Aunque separados espacial y temporalmente, Jean de La Bruyère, el marqués de Vauvenargues, La Rochefoucauld y Georg Christoph Lichtenberg compartieron un refinado gusto por las sentencias breves y directas. Estos maestros del aforismo demuestran que, en ocasiones, las frases pueden sustituir la complejidad y extensión de todo un sistema filosófico.
Por Carlos Javier González Serrano
Ya explicaba Baltasar Gracián en su Oráculo manual y arte de prudencia, publicado en 1647 (obra de furibundo éxito en los entornos cultos de los siglos XVII a XIX, un éxito que aún hoy perdura), que «lo bueno, si breve, dos veces bueno». Con tan sencilla máxima daba a entender que la brevedad, lejos de ser un defecto de forma, puede llegar a convertirse en la mejor arma de un escritor.
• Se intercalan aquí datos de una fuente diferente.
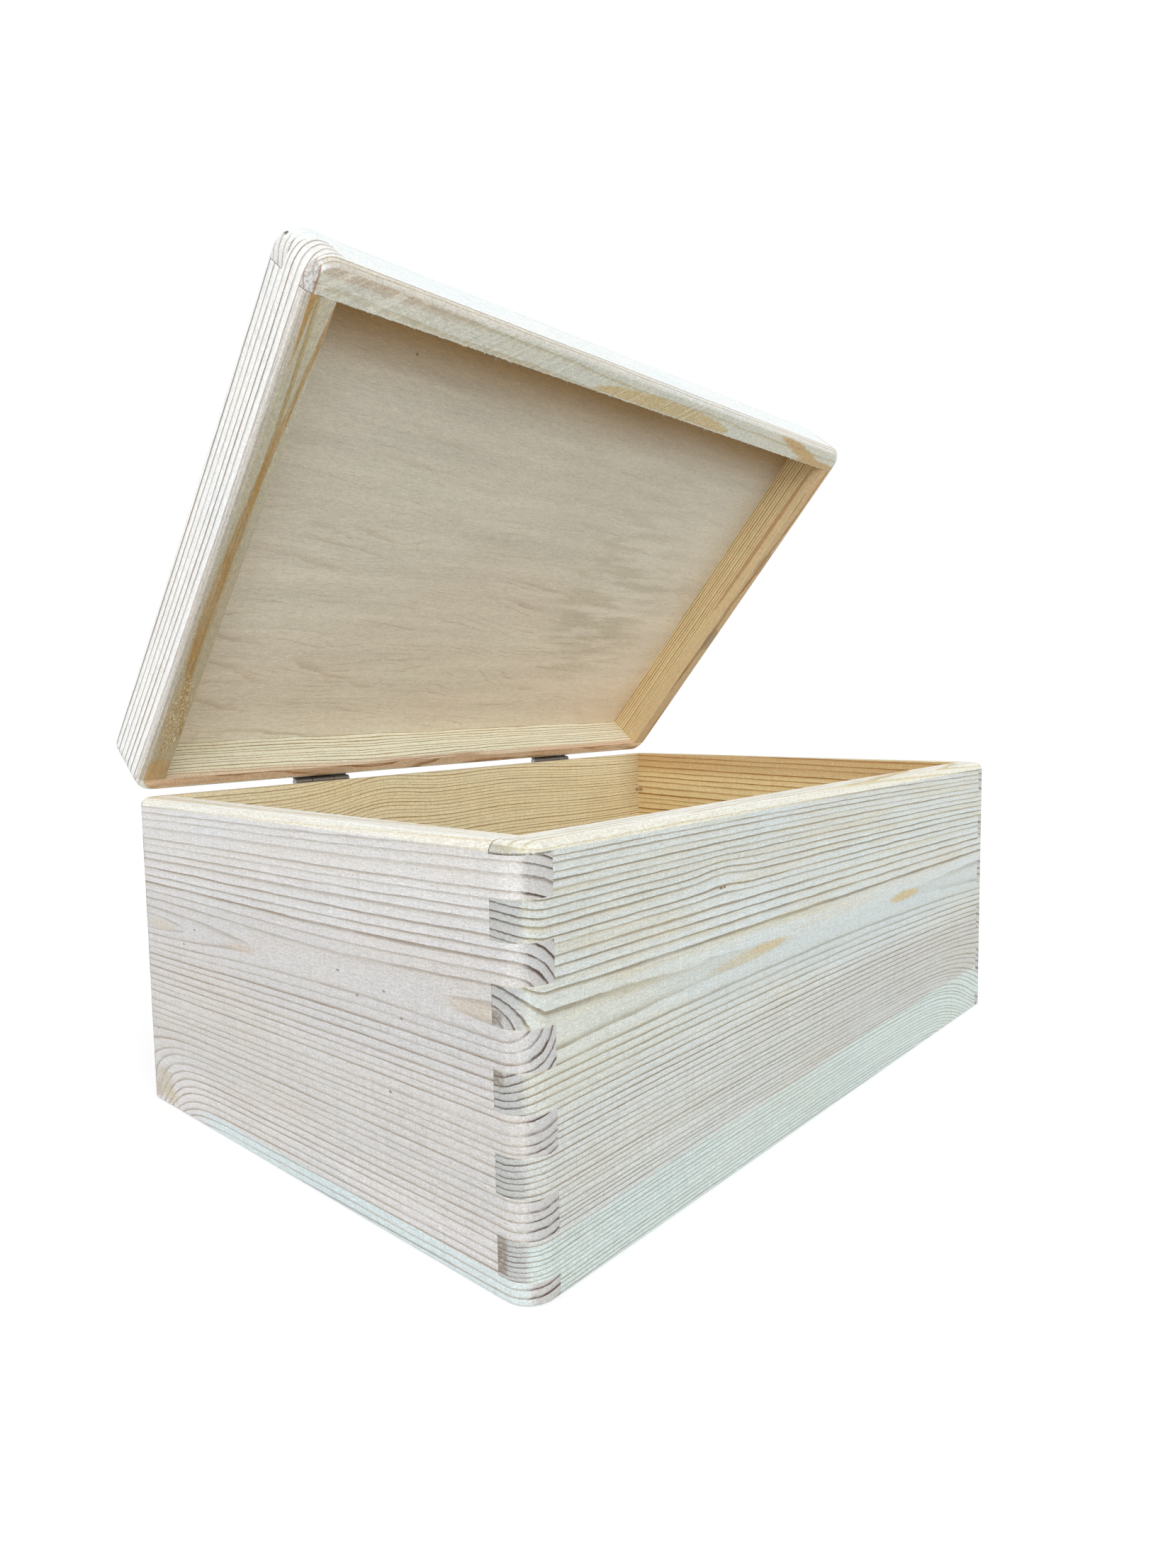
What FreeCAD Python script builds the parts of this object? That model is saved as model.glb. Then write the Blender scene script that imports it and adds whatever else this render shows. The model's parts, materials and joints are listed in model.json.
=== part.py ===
import FreeCAD, Part
import os

from FreeCAD import Vector

# A pine toy box with a hinged lid. Its walls lock together with fingers at the corners,
# thin plywood panels close the bottom and the lid, and two small steel hinges are
# screwed on behind. Millimetres: X runs along the box, Y from its front to its back,
# Z up. The origin is the middle of the underside.

# Box and lid, outside
LENGTH = 300.0
WIDTH = 192.0
BOX_HEIGHT = 108.5
LID_HEIGHT = 22.5
LID_GAP = 0.3           # between the rim and the shut lid
OPEN_ANGLE = 49.4       # how far the lid stands open

# Boards and panels
WALL = 10.4             # front and end boards, and the lid's front and end rails
BACK = 6.5              # back board and the lid's back rail
PANEL = 3.6             # plywood
REBATE_SHARE = 0.5      # share of a wall's thickness that its panel rebate takes
REBATE_CORNER = 4.0     # radius that the router leaves in a rebate's corners

# Fingers, counted from the seam between box and lid
FINGER = 10.0
FIRST_FINGER = 3.0      # what sawing the lid off left of the finger at the seam

# Eased edges
CORNER_RADIUS = 8.0     # upright outer corners
ROUNDOVER = 3.0         # outer edges of the rim, of the lid's lip and of its top
FOOT_EASE = 0.5         # outer bottom edge

# Hinges
HINGES = {"left": -69.5, "right": 73.0}     # centre of each hinge from the middle of the box
HINGE_WIDTH = 26.0
LEAF_REACH = 15.0       # from the hinge's axis to the leaf's far edge
LEAF = 0.7              # sheet thickness
LEAF_CORNER = 1.5
BARREL_RADIUS = 1.5
PIN_RADIUS = 0.8
RUNNING_FIT = 0.05      # radial, between the pin and the lid's knuckle
OUTER_KNUCKLE = 7.5     # length of each of the two knuckles on the box's leaf
CLEARANCE = 0.3         # between pieces that turn past each other
AXIS_BEHIND = 0.85      # the axis stands this far behind the back face
AXIS_Y = WIDTH / 2 + AXIS_BEHIND
AXIS_Z = BOX_HEIGHT + LID_GAP / 2

# Countersunk screws
SCREW_SPREAD = 7.3      # from the hinge's centre line
SCREW_DROP = 9.5        # from the hinge's axis
SCREW_LENGTH = 5.8
SCREW_TIP = 1.6
SHANK_RADIUS = 1.0
HEAD_RADIUS = 2.0
HEAD_FIT = 0.05         # between a head and the leaf's countersink
RECESS_WIDTH = 0.45
RECESS_SPAN = 2.2
RECESS_DEPTH = 0.7

TOUCH = 1e-6            # heights nearer than this are the same


def block(x, y, z):
    """A plain block between three (low, high) pairs."""
    size = [high - low for low, high in (x, y, z)]
    return Part.makeBox(*size, Vector(x[0], y[0], z[0]))


def upright_edges(shape):
    return [edge for edge in shape.Edges if max(edge.BoundBox.XLength, edge.BoundBox.YLength) < TOUCH]


def level_edges(shape, z):
    """The shape's edges whose ends both stand at one height."""
    return [edge for edge in shape.Edges if all(abs(end.Point.z - z) < TOUCH for end in edge.Vertexes)]


def rounded_block(x, y, z, corner):
    """A block with its four upright edges rounded."""
    shape = block(x, y, z)
    return shape.makeFillet(corner, upright_edges(shape))


def outer_form(low, high, low_ease):
    """The outside of the box or the lid, with its corners and outer edges eased."""
    form = rounded_block((-LENGTH / 2, LENGTH / 2), (-WIDTH / 2, WIDTH / 2), (low, high), CORNER_RADIUS)
    form = form.makeFillet(ROUNDOVER, level_edges(form, high))
    return form.makeFillet(low_ease, level_edges(form, low))


def finger_bands(seam, far):
    """Heights of the fingers as (low, high) pairs, from the seam to the far edge."""
    way = 1 if far > seam else -1
    edges = [seam, seam + way * FIRST_FINGER]
    while way * (far - edges[-1]) > FINGER:
        edges.append(edges[-1] + way * FINGER)
    edges.append(far)
    return [tuple(sorted(pair)) for pair in zip(edges, edges[1:])]


# Where each wall stands: its own slab, as (low, high) pairs in X and Y.
ACROSS = (-LENGTH / 2, LENGTH / 2)
THROUGH = (-WIDTH / 2, WIDTH / 2)
LEFT = (-LENGTH / 2, WALL - LENGTH / 2)
RIGHT = (LENGTH / 2 - WALL, LENGTH / 2)
FRONT = (-WIDTH / 2, WALL - WIDTH / 2)
REAR = (WIDTH / 2 - BACK, WIDTH / 2)


def long_wall(form, bands, y):
    """The front or back wall: it owns every second finger, from the seam on."""
    wall = form.common(block(ACROSS, y, (form.BoundBox.ZMin, form.BoundBox.ZMax)))
    slots = [block(x, y, band) for band in bands[1::2] for x in (LEFT, RIGHT)]
    return wall.cut(slots).removeSplitter()


def end_wall(form, bands, x):
    """The left or right wall: its fingers fill the long walls' slots."""
    wall = form.common(block(x, THROUGH, (form.BoundBox.ZMin, form.BoundBox.ZMax)))
    slots = [block(x, y, band) for band in bands[0::2] for y in (FRONT, REAR)]
    return wall.cut(slots).removeSplitter()


def panel_shape(z):
    """A plywood panel, let into a rebate in all four walls."""
    side = WALL * REBATE_SHARE
    rear = BACK * REBATE_SHARE
    x = (LEFT[1] - side, RIGHT[0] + side)
    y = (FRONT[1] - side, REAR[0] + rear)
    return rounded_block(x, y, z, REBATE_CORNER)


def walls(form, bands, panel):
    """Front, back, left and right walls of the box or the lid, rebated for its panel."""
    raw = [long_wall(form, bands, FRONT), long_wall(form, bands, REAR),
           end_wall(form, bands, LEFT), end_wall(form, bands, RIGHT)]
    return [wall.cut(panel).removeSplitter() for wall in raw]


def rod(x, radius):
    """A cylinder round the hinge's axis between two X."""
    return Part.makeCylinder(radius, x[1] - x[0], Vector(x[0], AXIS_Y, AXIS_Z), Vector(1, 0, 0))


def knuckle_spans(centre):
    """X of the two knuckles on the box's leaf, and of the lid's knuckle between them."""
    low, high = centre - HINGE_WIDTH / 2, centre + HINGE_WIDTH / 2
    outer = [(low, low + OUTER_KNUCKLE), (high - OUTER_KNUCKLE, high)]
    middle = (outer[0][1] + CLEARANCE, outer[1][0] - CLEARANCE)
    return outer, middle


def screw(x, z, grow=0.0):
    """A countersunk wood screw in the back, its head flush with the leaf."""
    face = WIDTH / 2 + LEAF
    neck = face - (HEAD_RADIUS - SHANK_RADIUS)
    tip = face - SCREW_LENGTH
    inward = Vector(0, -1, 0)
    head = Part.makeCone(HEAD_RADIUS + grow, SHANK_RADIUS + grow, face - neck, Vector(x, face, z), inward)
    shank = Part.makeCylinder(SHANK_RADIUS + grow, neck - tip - SCREW_TIP, Vector(x, neck, z), inward)
    point = Part.makeCone(SHANK_RADIUS + grow, 0.0, SCREW_TIP, Vector(x, tip + SCREW_TIP, z), inward)
    return head.fuse([shank, point]).removeSplitter()


def cross_recess(x, z):
    face = (WIDTH / 2 + LEAF - RECESS_DEPTH, WIDTH / 2 + LEAF)
    wide, thin = RECESS_SPAN / 2, RECESS_WIDTH / 2
    level = block((x - wide, x + wide), face, (z - thin, z + thin))
    upright = block((x - thin, x + thin), face, (z - wide, z + wide))
    return level.fuse(upright)


def screw_places(centre, way):
    """(x, z) of a leaf's screws; way is -1 for the box's leaf and 1 for the lid's."""
    return [(centre + side * SCREW_SPREAD, AXIS_Z + way * SCREW_DROP) for side in (-1, 1)]


def leaf(knuckles, centre, way, bore):
    """A hinge leaf: a plate flat on the wood, its tongues rolled round the pin."""
    sheet = (WIDTH / 2, WIDTH / 2 + LEAF)
    far, near = AXIS_Z + way * LEAF_REACH, AXIS_Z + way * (BARREL_RADIUS + CLEARANCE)
    x = (centre - HINGE_WIDTH / 2, centre + HINGE_WIDTH / 2)
    plate = block(x, sheet, tuple(sorted((far, near))))
    corners = [edge for edge in level_edges(plate, far) if edge.BoundBox.YLength > LEAF / 2]
    plate = plate.makeFillet(LEAF_CORNER, corners)
    tongues = [block(span, sheet, tuple(sorted((near, AXIS_Z)))) for span in knuckles]
    barrels = [rod(span, BARREL_RADIUS) for span in knuckles]
    holes = [rod(span, bore) for span in knuckles]
    sinks = [screw(x, z, HEAD_FIT) for x, z in screw_places(centre, way)]
    return plate.fuse(tongues + barrels).cut(holes + sinks).removeSplitter()


def screws(centre, way):
    """A leaf's two screws, as separate solids of one group."""
    return [screw(x, z).cut(cross_recess(x, z)) for x, z in screw_places(centre, way)]


def open_lid(shape):
    """Turn a piece of the shut lid up about the hinges."""
    turned = shape.copy()
    turned.rotate(Vector(0, AXIS_Y, AXIS_Z), Vector(-1, 0, 0), OPEN_ANGLE)
    return turned


# The box
box_form = outer_form(0.0, BOX_HEIGHT, FOOT_EASE)
bottom_panel = panel_shape((0.0, PANEL))
box_walls = walls(box_form, finger_bands(BOX_HEIGHT, 0.0), bottom_panel)
parts = dict(zip(("front_board", "back_board", "left_end_board", "right_end_board"), box_walls))
parts["bottom_panel"] = bottom_panel

# The lid, shut
lid_low = BOX_HEIGHT + LID_GAP
lid_top = lid_low + LID_HEIGHT
lid_form = outer_form(lid_low, lid_top, ROUNDOVER)
lid_panel = panel_shape((lid_top - PANEL, lid_top))
lid_walls = walls(lid_form, finger_bands(lid_low, lid_top), lid_panel)
lid = dict(zip(("lid_front_rail", "lid_back_rail", "lid_left_rail", "lid_right_rail"), lid_walls))
lid["lid_panel"] = lid_panel

# The hinges
for side, centre in HINGES.items():
    outer, middle = knuckle_spans(centre)
    pin_span = (outer[0][0], outer[1][1])
    parts[f"hinge_{side}_body_leaf"] = leaf(outer, centre, -1, PIN_RADIUS)
    parts[f"hinge_{side}_pin"] = rod(pin_span, PIN_RADIUS)
    lid[f"hinge_{side}_lid_leaf"] = leaf([middle], centre, 1, PIN_RADIUS + RUNNING_FIT)
    for pieces, name, wood, way in ((parts, "body", "back_board", -1), (lid, "lid", "lid_back_rail", 1)):
        pieces[wood] = pieces[wood].cut([screw(x, z) for x, z in screw_places(centre, way)])
        pieces[f"hinge_{side}_{name}_screws"] = Part.makeCompound(screws(centre, way))

parts.update({name: open_lid(shape) for name, shape in lid.items()})

os.makedirs("parts", exist_ok=True)
for name, shape in parts.items():
    shape.exportStep(f"parts/{name}.step")
    print(f"{name}: {len(shape.Solids)} solid(s), {shape.Volume:.1f} mm3, valid {shape.isValid()}")
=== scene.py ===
import json
import math

import bmesh
import bpy
import numpy as np
from mathutils import Euler, Matrix, Vector


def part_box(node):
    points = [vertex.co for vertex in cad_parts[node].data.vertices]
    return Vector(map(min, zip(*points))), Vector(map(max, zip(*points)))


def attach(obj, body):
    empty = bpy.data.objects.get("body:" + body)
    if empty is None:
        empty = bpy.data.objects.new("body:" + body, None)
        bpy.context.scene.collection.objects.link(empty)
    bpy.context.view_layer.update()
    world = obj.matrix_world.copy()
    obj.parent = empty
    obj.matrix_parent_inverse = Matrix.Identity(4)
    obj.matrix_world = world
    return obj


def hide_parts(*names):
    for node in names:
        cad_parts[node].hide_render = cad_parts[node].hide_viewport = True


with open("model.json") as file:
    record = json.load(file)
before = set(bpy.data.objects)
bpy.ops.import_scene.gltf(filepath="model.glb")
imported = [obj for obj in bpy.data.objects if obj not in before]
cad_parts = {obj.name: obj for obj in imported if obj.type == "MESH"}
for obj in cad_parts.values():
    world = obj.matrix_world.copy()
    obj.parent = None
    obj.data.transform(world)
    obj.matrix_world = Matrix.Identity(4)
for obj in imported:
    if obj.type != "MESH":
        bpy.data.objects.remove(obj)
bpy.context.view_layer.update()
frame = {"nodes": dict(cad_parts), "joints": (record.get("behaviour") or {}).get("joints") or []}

# ------------------------ Front board
# A pine board planed to thickness, with comb fingers cut in both ends, glued into the
# end boards' fingers and sanded flush outside. It is bare: every growth ring shows.

MM_PER_METRE = 1000.0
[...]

De un buen escritor, se entiende. Si la cabeza de quien escribe está hueca, no contiene nada de utilidad que pueda comunicar, siempre será conveniente seguir el postrero dictado wittgensteiniano del Tractatus: de lo que no se puede hablar es mejor callar.
Si algo comparte Gracián con La Bruyère, Vauvenargues, La Rochefoucauld o Lichtenberg es precisamente el ahínco por decir lo que haya que decir de la forma más apretada posible, sin que la brevedad reste en absoluto eficacia, donosura y fuerza al mensaje. Otro de los grandes maestros del aforismo, Arthur Schopenhauer (1788-1860), quien compuso todo un compendio de máximas para obtener la felicidad (por muy consciente que fuera de su imposibilidad), pensaba que las frases cortas pueden llegar a albergar, si están bien construidas, una universalidad del que numerosos y extensos sistemas filosóficos carecen. No hay nada peor que la vulgaridad intelectual, y en este sentido, extenderse sin medida es signo en ocasiones de vaguedad mental y expresiva.